Cameron had moved to Los Angeles to pursue his dream of becoming a filmmaker. Piranha II was supposed to be his test run; now here he was, unceremoniously booted off the project. But it wasn’t the firing that bothered Cameron; it was the worry that he wasn’t cut out to be a film director. Assonitis claimed that he’d seen the dailies and that they didn’t “cut together”.
Cameron says,
“It spoke to the whole issue of whether I really could be a director or not. I thought I’d covered them kind of well.”
At first, he tried to get his name removed from the film. But Assonitis needed it for the deal, and knew that Cameron was too broke to hire a lawyer to fight him. Doubt gnawed at Cameron’s confidence. Maybe he really wasn’t that good. Maybe he should just stick to drawing spaceships, or even go back to the trucking job he’d quit to try making movies. Cameron recalls:
“I felt I shouldn’t go on with a directing career if I was deluding myself and my shot design and scene architecture didn’t work.”

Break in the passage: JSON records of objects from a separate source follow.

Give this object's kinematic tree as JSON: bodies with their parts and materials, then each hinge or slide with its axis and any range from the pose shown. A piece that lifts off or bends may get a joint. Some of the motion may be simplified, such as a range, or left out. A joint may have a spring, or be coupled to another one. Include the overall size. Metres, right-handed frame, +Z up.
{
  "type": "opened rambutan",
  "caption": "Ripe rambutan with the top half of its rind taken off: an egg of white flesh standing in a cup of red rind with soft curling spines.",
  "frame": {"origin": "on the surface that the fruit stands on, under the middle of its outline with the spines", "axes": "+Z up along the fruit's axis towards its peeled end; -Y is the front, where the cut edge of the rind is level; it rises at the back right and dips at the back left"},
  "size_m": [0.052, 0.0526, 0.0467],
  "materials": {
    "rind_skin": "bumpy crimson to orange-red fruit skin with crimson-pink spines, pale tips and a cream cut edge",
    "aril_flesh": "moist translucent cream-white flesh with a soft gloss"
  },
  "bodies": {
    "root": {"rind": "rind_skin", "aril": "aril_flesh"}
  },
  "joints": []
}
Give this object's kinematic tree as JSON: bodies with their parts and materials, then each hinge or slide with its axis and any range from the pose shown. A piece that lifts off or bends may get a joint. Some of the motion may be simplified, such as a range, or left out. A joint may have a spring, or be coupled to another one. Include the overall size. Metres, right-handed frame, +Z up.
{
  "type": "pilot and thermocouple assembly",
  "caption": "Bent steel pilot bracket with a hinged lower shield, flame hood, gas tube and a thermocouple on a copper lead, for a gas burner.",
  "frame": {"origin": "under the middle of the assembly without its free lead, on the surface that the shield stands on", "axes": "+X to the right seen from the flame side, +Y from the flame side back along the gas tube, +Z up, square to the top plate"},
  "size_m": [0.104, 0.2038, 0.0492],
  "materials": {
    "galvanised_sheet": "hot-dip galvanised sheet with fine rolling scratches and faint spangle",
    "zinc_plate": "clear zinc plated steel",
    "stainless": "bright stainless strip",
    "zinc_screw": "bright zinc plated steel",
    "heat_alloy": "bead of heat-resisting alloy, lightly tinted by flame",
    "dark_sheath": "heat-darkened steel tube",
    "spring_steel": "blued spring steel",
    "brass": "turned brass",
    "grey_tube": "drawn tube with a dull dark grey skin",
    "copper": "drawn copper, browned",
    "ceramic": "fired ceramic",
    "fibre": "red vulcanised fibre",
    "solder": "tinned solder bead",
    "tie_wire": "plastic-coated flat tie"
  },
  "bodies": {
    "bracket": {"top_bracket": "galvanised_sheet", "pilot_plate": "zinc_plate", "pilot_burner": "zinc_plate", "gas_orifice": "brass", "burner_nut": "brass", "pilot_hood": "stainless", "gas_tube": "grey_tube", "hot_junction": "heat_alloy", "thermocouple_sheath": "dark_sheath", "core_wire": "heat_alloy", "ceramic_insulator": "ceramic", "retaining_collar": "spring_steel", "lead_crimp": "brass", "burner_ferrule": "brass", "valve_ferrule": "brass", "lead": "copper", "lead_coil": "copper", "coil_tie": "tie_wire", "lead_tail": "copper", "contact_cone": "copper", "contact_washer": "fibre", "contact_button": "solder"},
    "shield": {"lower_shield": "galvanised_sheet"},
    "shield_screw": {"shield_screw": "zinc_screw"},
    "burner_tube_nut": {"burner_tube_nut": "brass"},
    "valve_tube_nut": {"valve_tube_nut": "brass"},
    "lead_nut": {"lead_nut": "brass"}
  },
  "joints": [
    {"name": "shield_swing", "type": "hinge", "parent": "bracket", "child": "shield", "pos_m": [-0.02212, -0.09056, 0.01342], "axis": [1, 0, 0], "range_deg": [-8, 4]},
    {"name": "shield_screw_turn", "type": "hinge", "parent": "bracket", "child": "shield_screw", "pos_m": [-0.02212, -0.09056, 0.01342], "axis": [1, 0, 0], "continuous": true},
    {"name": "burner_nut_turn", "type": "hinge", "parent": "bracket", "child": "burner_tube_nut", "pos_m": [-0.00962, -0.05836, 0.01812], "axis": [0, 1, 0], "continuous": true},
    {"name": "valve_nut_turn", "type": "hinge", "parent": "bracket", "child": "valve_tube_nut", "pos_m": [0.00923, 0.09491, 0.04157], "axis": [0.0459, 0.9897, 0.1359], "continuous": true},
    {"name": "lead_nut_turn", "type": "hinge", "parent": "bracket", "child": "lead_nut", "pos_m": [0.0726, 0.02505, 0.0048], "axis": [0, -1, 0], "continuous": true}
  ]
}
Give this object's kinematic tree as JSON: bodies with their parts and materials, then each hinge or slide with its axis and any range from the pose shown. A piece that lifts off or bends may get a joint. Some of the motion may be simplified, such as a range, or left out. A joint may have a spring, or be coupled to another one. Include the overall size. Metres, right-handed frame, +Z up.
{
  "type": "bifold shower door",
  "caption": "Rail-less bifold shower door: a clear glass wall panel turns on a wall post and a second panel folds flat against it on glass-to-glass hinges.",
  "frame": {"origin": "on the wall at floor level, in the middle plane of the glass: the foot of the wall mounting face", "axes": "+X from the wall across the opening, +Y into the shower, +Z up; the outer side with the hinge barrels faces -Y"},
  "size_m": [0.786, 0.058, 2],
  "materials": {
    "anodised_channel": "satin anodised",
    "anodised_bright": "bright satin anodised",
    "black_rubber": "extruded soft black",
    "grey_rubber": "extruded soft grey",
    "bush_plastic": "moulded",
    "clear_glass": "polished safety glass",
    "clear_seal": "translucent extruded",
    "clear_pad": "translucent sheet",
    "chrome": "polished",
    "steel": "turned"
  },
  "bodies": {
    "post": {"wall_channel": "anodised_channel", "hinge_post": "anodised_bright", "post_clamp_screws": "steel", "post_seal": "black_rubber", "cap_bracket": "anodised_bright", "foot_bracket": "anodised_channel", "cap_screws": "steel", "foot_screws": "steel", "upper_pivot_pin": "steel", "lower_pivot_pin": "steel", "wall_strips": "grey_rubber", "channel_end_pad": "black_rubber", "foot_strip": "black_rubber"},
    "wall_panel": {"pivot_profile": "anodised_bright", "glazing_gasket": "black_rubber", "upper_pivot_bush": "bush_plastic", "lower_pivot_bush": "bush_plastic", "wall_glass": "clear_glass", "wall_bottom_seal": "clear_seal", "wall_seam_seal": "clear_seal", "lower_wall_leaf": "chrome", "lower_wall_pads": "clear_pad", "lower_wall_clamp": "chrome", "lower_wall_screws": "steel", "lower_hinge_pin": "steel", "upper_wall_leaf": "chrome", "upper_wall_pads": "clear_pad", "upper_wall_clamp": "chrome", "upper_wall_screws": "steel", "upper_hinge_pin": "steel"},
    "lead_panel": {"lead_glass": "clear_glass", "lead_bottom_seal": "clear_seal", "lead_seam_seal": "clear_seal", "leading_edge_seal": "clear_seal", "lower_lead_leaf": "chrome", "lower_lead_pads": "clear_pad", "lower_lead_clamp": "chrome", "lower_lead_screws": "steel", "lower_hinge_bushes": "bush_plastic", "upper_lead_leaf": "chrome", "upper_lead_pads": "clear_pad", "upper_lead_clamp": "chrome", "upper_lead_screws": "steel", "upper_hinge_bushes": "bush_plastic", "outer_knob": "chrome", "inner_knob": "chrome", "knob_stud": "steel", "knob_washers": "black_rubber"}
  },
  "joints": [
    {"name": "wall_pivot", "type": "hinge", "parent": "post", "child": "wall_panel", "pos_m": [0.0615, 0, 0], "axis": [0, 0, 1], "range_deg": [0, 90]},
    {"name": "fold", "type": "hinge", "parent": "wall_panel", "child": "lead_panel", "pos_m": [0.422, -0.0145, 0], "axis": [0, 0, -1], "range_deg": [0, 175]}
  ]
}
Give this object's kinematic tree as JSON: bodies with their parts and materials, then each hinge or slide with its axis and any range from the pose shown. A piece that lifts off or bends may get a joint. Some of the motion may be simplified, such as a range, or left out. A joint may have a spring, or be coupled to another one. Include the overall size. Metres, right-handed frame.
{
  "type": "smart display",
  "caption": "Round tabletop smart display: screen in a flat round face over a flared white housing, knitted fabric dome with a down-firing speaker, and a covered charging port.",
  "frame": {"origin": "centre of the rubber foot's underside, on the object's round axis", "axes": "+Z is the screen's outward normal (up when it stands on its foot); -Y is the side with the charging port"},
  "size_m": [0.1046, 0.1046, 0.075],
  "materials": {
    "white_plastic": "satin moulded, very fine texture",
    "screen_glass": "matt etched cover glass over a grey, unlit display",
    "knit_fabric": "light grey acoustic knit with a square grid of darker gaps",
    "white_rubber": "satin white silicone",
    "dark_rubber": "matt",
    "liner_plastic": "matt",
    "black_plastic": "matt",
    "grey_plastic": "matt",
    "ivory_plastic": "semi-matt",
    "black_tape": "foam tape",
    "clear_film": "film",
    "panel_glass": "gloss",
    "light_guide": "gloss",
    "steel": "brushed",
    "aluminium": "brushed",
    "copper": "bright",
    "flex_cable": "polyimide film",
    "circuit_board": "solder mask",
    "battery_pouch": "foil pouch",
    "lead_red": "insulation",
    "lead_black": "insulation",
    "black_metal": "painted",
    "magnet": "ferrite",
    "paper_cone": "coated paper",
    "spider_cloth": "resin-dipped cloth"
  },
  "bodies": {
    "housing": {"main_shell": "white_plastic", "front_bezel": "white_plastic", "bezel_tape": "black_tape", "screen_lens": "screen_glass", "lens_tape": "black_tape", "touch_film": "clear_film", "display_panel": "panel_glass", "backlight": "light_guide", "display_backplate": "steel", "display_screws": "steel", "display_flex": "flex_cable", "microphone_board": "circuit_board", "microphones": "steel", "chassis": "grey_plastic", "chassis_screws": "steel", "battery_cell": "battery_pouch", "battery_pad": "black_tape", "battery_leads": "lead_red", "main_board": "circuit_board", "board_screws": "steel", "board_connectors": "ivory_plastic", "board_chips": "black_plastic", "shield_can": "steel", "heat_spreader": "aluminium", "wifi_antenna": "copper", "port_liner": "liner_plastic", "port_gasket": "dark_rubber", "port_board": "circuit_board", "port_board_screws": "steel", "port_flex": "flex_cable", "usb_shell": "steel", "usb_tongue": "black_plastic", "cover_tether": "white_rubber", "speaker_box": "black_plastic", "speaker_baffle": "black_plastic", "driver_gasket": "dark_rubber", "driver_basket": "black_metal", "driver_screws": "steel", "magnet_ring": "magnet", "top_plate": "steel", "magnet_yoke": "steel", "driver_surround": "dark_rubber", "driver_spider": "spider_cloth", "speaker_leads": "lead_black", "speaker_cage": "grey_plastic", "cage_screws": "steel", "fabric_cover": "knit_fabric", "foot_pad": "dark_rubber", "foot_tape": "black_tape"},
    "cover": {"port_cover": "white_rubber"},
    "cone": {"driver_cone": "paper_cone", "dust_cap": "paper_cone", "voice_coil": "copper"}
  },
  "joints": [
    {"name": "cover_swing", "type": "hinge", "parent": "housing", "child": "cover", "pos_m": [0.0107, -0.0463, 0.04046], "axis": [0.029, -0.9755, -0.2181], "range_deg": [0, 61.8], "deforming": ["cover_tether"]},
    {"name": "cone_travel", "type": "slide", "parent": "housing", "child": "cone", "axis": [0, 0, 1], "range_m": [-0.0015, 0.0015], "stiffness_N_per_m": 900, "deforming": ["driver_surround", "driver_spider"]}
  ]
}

But Cameron needed to know if this was true or not before he gave up his aspirations. He bought a one-way ticket to Rome where post-production was underway, and walked into Assonitis’s office. Once Assonitis realized that Cameron wasn’t there to start a fight, he allowed the director to view an assembly cut.
Though horrified by some of the new footage shot and inserted under his name2, Cameron could at least take some comfort in the knowledge that the scenes he’d shot cut together just fine. Still, if this schlock was going out with his name on the credits, he’d be damned if he was letting it go out like this. Determined to recut the film into some salvageable form, Cameron snuck into the editing room the following night by using a credit card to slip the lock. For weeks, every night, he worked his way through the film cans, starting from the end and working his way to the beginning. If Piranha II was going to be trash, at least it’d be his trash.
But Cameron was out of funds. He’d been offered $10,000 to make the film, but collected only half of that, and had spent it already. Unable to pay for food, he’d steal scraps from room-service trays at the pensione he was staying at— a plate of two hard rolls would be kept next to the door of each room every morning; Cameron would take one roll from each plate and live on that for a few days. But between the meager meals and the secretive nights spent editing, it wasn’t long until his body finally gave out. He returned to his room that fateful night, in the throes of a raging fever, and collapsed into bed. Images flew through his agitated mind, but one in particular stood out: a chrome torso emerging from the flames of an explosion, dragging itself across the floor with kitchen knives.
Cameron woke up. Despite feeling week, he grabbed the hotel stationery and sketched out the image from his dream, while mulling on ideas about it. A few days later, as he tramped through the windy rain-swept streets, he found a lire note worth twenty dollars and bought himself an espresso. He believed his fortunes were turning around3.
Writing The Terminator
Cameron has written or co-written all his films4, but that doesn’t mean he seems to enjoy the process entirely.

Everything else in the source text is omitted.